The algorithm is intended to change the variables to values that are close
to a local minimum of F. The user, however, should assume responsibility for
finding out if the calculations are satisfactory, by considering carefully
the values of F that occur. Details of the method of BOBYQA are given in
the report "The BOBYQA algorithm for bound constrained optimization without
derivatives", which can be reached from the "damtp.cam.ac.uk" home-page on
the web, by clicking on "Research at DAMTP", then on "Numerical Analysis"
and then on "Reports", the number of the report being 2009/NA06.

     The attachments in sequence are a suitable Makefile, followed by a main
program and a CALFUN routine for the "Invdist2" problem, in order to provide
an example for testing. Then BOBYQA and its six auxiliary routines, namely
BOBYQB, ALTMOV, PRELIM, RESCUE, TRSBOX and UPDATE, are given. Finally, the
computed output that the author obtained for the Invdist2 problems is listed.

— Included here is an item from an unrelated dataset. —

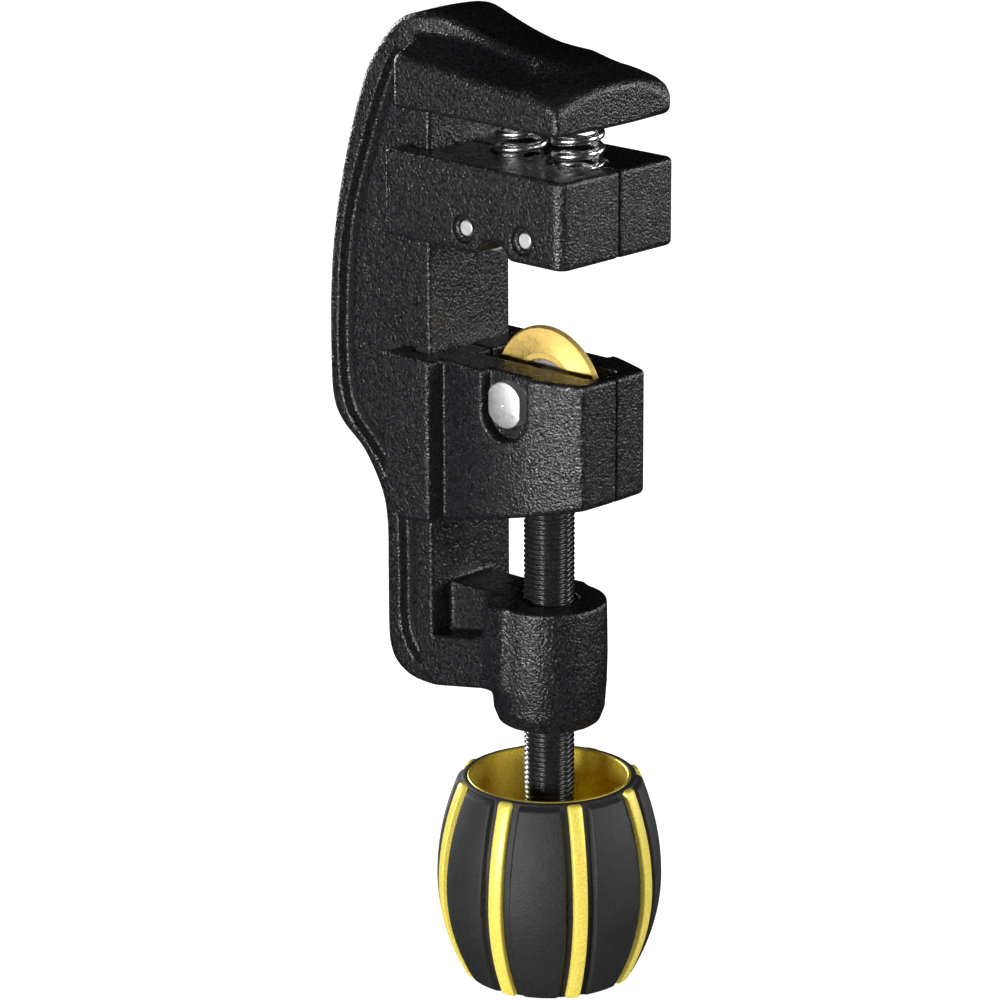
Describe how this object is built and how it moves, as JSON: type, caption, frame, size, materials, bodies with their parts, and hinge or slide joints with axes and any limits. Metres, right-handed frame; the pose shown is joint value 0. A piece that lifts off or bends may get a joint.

     In addition to providing CALFUN, an initial vector of variables and
the lower and upper bounds, the user has to set the values of the parameters
RHOBEG, RHOEND and NPT. After scaling the individual variables if necessary,
so that the magnitudes of their expected changes are similar, RHOBEG is the
initial steplength for changes to the variables, a reasonable choice being
the mesh size of a coarse grid search. Further, RHOEND should be suitable for
a search on a very fine grid. Typically, the software calculates a vector
of variables that is within distance 10*RHOEND of a local minimum. Another
consideration is that every trial vector of variables is forced to satisfy
the lower and upper bounds, but there has to be room to make a search in all
directions. Therefore an error return occurs if the difference between the
bounds on any variable is less than 2*RHOBEG. The parameter NPT specifies
the number of interpolation conditions on each quadratic model, the value
NPT=2*N+1 being recommended for a start, where N is the number of variables.
It is often worthwhile to try other choices too, but much larger values tend
to be inefficient, because the amount of routine work of each iteration is
of magnitude NPT**2, and because the achievement of adequate accuracy in some
matrix calculations becomes more difficult. Some excellent numerical results
have been found in the case NPT=N+6 even with more than 100 variables.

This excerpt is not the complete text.